A few specific points:
- I think there is a much larger opportunity to involve (and employ) Indigenous people in water management. This would go beyond what is mentioned in the proposal, which seems to be more about consulting Indigenous communities when there is a specific duty to do so, and otherwise mentions it a few times but in a vague way. While water management is somewhat localized, it is also always interconnected. Indigenous knowledge in water management is a valuable resource we should not overlook. I am also concerned as to whether Indigenous communities' water supplies could be adversely affected by decisions about water that is strictly speaking outside their community, but that they rely on directly or indirectly.
- There was very little mention of the cost of taking water, though it did note it was under review and suggested the criteria was to have it at "an appropriate level to recover applicable provincial costs". I think the cost is both too low and that this is the wrong framing.
> In terms of the cost itself, $500/million litres is about 12% of what I pay in Toronto for personal water use, by my calculation. It doesn't make any sense to me why anyone would be able to pay less than a home user for water. (Let alone so ridiculously low). Volume discounts are a business/supply chain concept that don't make any sense in the context of natural resources. Water is water.
> Then if you consider that this water is being taken to sell, and make a profit, it makes even less sense that we would give it away for so little. Water is a precious resource, it is life. If someone wants to sell and profit from it, then there's no need for us to hand the natural resources, our collective resources, away for free. We can charge more. Then companies can decide if it's still profitable for them to do. This is money we can invest in the very, very expensive situation that is trying to adapt to climate change.

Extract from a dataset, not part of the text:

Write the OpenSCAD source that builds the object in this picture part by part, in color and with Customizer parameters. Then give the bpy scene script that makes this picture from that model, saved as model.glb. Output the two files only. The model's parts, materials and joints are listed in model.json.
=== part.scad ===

- I noticed that there is an exception to the proposed regulation around municipalities' input into water bottling decisions in the case of "a water bottling facility that gets its water from a municipal water supply." I'm not clear on why this exception exists and to what extent it happens already but this seems like a gaping loophole. Presumably if a water bottling facility is taking from the municipal supply it is paying more. However I also imagine they could be taking much more than what the system was designed to support. This loophole is a concern and I think it should be better addressed.